Solo Bitcoin Mining's Moment: How Rentable Hashrate Is Changing the Game

The landscape of bitcoin mining is undergoing a quiet revolution. Once the exclusive domain of industrial operations and hardware-heavy enterprises, solo bitcoin mining is becoming increasingly accessible to individuals willing to take calculated risks. A recent case perfectly illustrates this shift: a solo miner deployed just $75 worth of rented computing power and captured an entire block reward worth over $200,000—a staggering 2,600x return that reveals something profound about how on-demand hashrate services are reshaping the industry.

This isn’t just about one lucky miner anymore. The data tells a more interesting story about where bitcoin mining is heading.

When Cloud Rentals Meet Long-Odds Probability

The winning miner rented 1 petahash per second of computing power through cloud services, utilizing CKPool—a protocol that allows individual miners to operate independently while leveraging shared pool infrastructure. They validated block 938,092, securing the full 3.125 BTC block reward at a time when BTC was trading around the $70,000 level (currently $70.49K).

The economics seem almost absurd on the surface. Spending $75 to earn $200,000 sounds like pure fantasy, but the math underlying solo bitcoin mining is straightforward: someone has to win each block roughly every 10 minutes, and probability doesn’t discriminate based on hashrate scale. A solo miner with 1 petahash has microscopically small odds—like finding one specific grain of sand on an entire beach. But in a game where billions of attempts happen globally every second, even the smallest chance eventually connects.

What’s remarkable isn’t that one miner won. It’s that conditions now exist for more miners to realistically take that shot.

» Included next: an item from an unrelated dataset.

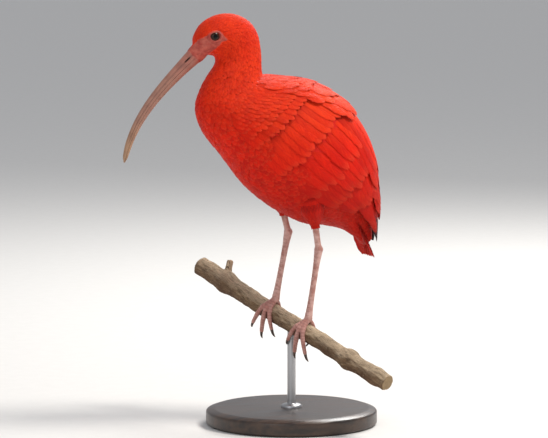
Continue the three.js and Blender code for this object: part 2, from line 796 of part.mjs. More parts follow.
// Wings lie in their beds, clear of the trunk, the thighs, the tail and each other
const HALF_SPACE = { size: [500, 100, 500], height: 150 };
const grownBody = bodyShape(GAP);
const tail = largest(tailSolid().subtract(grownBody));
addNode(ibis, "tail", tail, PLUMAGE);
const room = tailRoom();
for (const [name, side, seed] of [["right", 1, 11], ["left", -1, 23]]) {
  const leg = LEGS.find((l) => l.name === name);
  const otherHalf = new THREE.BoxGeometry(...HALF_SPACE.size);
  otherHalf.translate(0, side * (GAP - HALF_SPACE.size[1] / 2), HALF_SPACE.height);
  const wing = united([wingCore(side), ...wingVanes(side, seeded(seed))])
    .subtract(grownBody)
    .subtract(thigh(leg, GAP))
    .subtract(room)
    .subtract(solid(otherHalf));
  addNode(ibis, "wing_" + name, largest(wing), PLUMAGE);
}

// Legs, which are one form with thin cuts at the thigh's end, the ankle and the foot
const SHIN_CUT = [40, 40, GAP];
const ANKLE_CUT = [30, 30, GAP];
const FOOT_CUT = [16, 16, GAP];
const FOOT_CUT_SHARE = 0.07; // of the way from the foot's joint to the ankle
const SHIN_START = -0.35; // above the thigh's end, inside the thigh, as a share of the shin
const SHIN_ROWS = 5;
const SHANK_ROWS = 7;
const TOE_ROWS = 8;
const branch = branchSolid(0).add(twigStub());
const grownBranch = branchSolid(GAP);
for (const leg of LEGS) {
  const end = vector(leg.thighEnd);
  const ankle = vector(leg.ankle);
  const joint = vector(leg.foot);
  const shinCut = boxAt(end, ankle.clone().sub(end), SHIN_CUT);
  const shankRun = ankle.clone().sub(joint);
  const ankleCut = boxAt(ankle, shankRun, ANKLE_CUT);
  const footCut = boxAt(between(joint, ankle, FOOT_CUT_SHARE), shankRun, FOOT_CUT);
  const upper = between(end, ankle, SHIN_START);
  const shin = limb([upper, between(end, ankle, 0.6), ankle], SHIN_RADII, LEG_SIDES, SHIN_ROWS);
  const shank = limb([ankle, between(ankle, joint, 0.5), joint], SHANK_RADII, LEG_SIDES, SHANK_ROWS);
  const balls = [[ankle, ANKLE_RADIUS], [joint, HEEL_RADIUS]].map(([centre, radius]) =>
    solid(new THREE.SphereGeometry(radius, LEG_SIDES, JOINT_ROWS).translate(...centre.toArray())),
  );
  const toes = TOES.map((toe) => {
    const radii = TOE_SWELLS.map((swell) => swell * toe.radius);
    return limb(toeLine(leg, toe), radii, TOE_SIDES, TOE_ROWS);
  });
  const legForm = united([shin, shank, ...balls, ...toes])
    .subtract(shinCut)
    .subtract(ankleCut)
    .subtract(footCut)
    .subtract(grownBranch);
  const thighPiece = thigh(leg, 0).subtract(grownBody).subtract(shinCut);
  addNode(ibis, "thigh_" + leg.name, largest(thighPiece), PLUMAGE);
  const [, tibia, tarsus, foot] = pieces(legForm).sort(fromTheTop); // the first lies inside the thigh
  addNode(ibis, "tibia_" + leg.name, tibia, BARE_SKIN);
  addNode(ibis, "tarsus_" + leg.name, tarsus, BARE_SKIN);
  addNode(ibis, "foot_" + leg.name, foot, BARE_SKIN);
  for (const toe of TOES) {
    addNode(ibis, "claw_" + leg.name + "_" + toe.name, clawSolid(toeLine(leg, toe), toe), CLAW_HORN);
  }
}

// Branch and stand
addNode(ibis, "perch", branch, BARK);
const rodTop = FOOT_LEVEL + BRANCH_DROP;
const rodFoot = BASE_HEIGHT + GAP;

// Half outlines, as [radius, height] pairs
const BASE_OUTLINE = [
  [0, 0],
  [BASE_RADIUS - 3, 0],
  [BASE_RADIUS, 2.5],
  [BASE_RADIUS, BASE_HEIGHT - 7],
  [BASE_RADIUS - 2.5, BASE_HEIGHT - 2.5],
  [BASE_RADIUS - 8, BASE_HEIGHT],
  [0, BASE_HEIGHT],
];
const ROD_OUTLINE = [
  [0, rodFoot],
  [11, rodFoot],
  [11, BASE_HEIGHT + 2.2],
  [9.5, BASE_HEIGHT + 3.6],
  [ROD_RADIUS, BASE_HEIGHT + 4],
  [ROD_RADIUS, rodTop],
  [0, rodTop],
];

function turned(outline, sides) {
  const points = outline.map(([r, z]) => new THREE.Vector2(r, z));
  return solid(new THREE.LatheGeometry(points, sides).rotateX(Math.PI / 2));
}

addNode(display, "stand_base", turned(BASE_OUTLINE, BASE_SIDES), DARK_WOOD);
const branchInDisplay = grownBranch.translate([-branchMiddle.x, 0, FOOT_LEVEL]);
const rod = turned(ROD_OUTLINE, ROD_SIDES).subtract(branchInDisplay);
addNode(display, "stand_rod", largest(rod), STEEL);

export default display;
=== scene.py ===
"""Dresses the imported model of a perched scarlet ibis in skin, feathers, horn and bark, and sets its stage."""

import math

import bmesh
import bpy
import numpy as np
from bpy.props import FloatProperty, FloatVectorProperty, IntProperty, PointerProperty
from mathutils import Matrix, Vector, noise


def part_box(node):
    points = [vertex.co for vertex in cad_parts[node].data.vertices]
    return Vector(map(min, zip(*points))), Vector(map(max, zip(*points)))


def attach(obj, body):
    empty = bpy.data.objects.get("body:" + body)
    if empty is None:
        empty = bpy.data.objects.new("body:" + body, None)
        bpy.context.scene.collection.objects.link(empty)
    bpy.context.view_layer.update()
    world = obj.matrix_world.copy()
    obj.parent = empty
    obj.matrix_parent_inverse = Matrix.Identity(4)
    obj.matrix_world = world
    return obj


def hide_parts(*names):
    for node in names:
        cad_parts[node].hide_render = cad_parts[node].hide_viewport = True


bl_info = {
    "name": "Perched Scarlet Ibis",
    "version": (1, 0, 0),
    "blender": (4, 5, 0),
    "location": "3D View > Sidebar > Ibis",
    "description": "Builds the skin, plumage, bill, legs, branch and stand of a life-size scarlet ibis",
    "category": "Add Mesh",
}

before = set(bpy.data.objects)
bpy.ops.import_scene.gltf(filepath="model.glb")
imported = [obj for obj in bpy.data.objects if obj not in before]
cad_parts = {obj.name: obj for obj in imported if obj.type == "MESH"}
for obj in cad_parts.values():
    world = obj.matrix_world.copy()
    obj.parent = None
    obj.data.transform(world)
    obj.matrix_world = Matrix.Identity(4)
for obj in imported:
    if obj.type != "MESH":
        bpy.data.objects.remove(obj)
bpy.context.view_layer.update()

# ---- Sizes shared with the solids, in millimetres in the bird's own frame
MM = 0.001
PLACE = np.array([-1.5, 0.0, 110.0])  # of the bird's zero, from the middle of the base's underside
FACE_DEPTH = 0.25  # of the skin under the solids' surface, where it carries no long feathers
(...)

Solo Blocks Are No Longer Statistical Anomalies

Bitcoin mining works by bundling transactions into blocks. Miners compete by solving cryptographic puzzles, with success measured in hashrate—the total computing power deployed. The highest hashrate doesn’t always win; it just gets more attempts. This fundamental principle means solo miners, despite their computational disadvantage, aren’t excluded by physics, only by probability.

Until recently, solo mining was essentially impossible for ordinary people. Mining required owning expensive hardware and managing significant infrastructure. The barrier to entry kept solo mining rare, with validated blocks appearing only sporadically.

Recent data from mining aggregators like Bennet shows a dramatic shift. Over the past year, 21 individual solo miners successfully validated blocks, collectively earning 66 BTC worth approximately $4.1 million at current valuations. That represents a 17% increase in solo-mined blocks year-over-year, with blocks now landing roughly every 17 days on average—a frequency that would have been unthinkable just years ago.

The catalyst: on-demand hashrate rental services. These platforms allow anyone with a few dollars to rent computing power for minutes, hours, or days without owning any physical equipment. Bitcoin mining has transformed from an infrastructure-heavy operation into something closer to participating in a transparent lottery where odds are calculable and entry fees are minimal.

Mining Economics at an Inflection Point

The timing of this particular windfall occurred during an interesting moment for mining profitability. Network difficulty had just climbed to 144.4 trillion following a recent adjustment—a 15% increase that reversed an earlier 11% decline caused by U.S. winter weather disruptions that temporarily reduced global hashrate.

This difficulty dance illustrates how bitcoin’s network self-adjusts every two weeks. Higher difficulty means miners need exponentially more computing attempts to find valid blocks, directly impacting profitability. The recent surge in difficulty would typically compress margins for smaller operations, yet the solo miner’s timing—operating during the brief window before difficulty recalibrated upward—proved fortuitous.

The Broader Implications for Solo Bitcoin Mining

What emerges from this snapshot is a growing democratization within bitcoin mining. Previously, the rewards concentrated overwhelmingly with institutional players running vast server farms. Today’s rental economy introduces a new dynamic: retail participants can make rational, odds-based bets on solo blocks with minimal capital requirements.

This doesn’t mean every retail miner will succeed. Most won’t. The vast majority of $75 hashrate rentals will produce nothing. But the possibility itself—transparent odds, predictable costs, minimal friction—represents a meaningful shift in how bitcoin mining is accessed and how rewards distribute across participants.

As network difficulty continues its inevitable climb and mining economics evolve, these pockets of decentralized hashrate may become an increasingly visible, if statistically rare, feature of bitcoin’s mining ecosystem. For one miner with $75 and perfect timing, that shift translated into a life-changing moment. For the industry, it signals an emerging chapter where anyone with modest capital and appetite for calculated risk can participate in bitcoin mining’s fundamental process.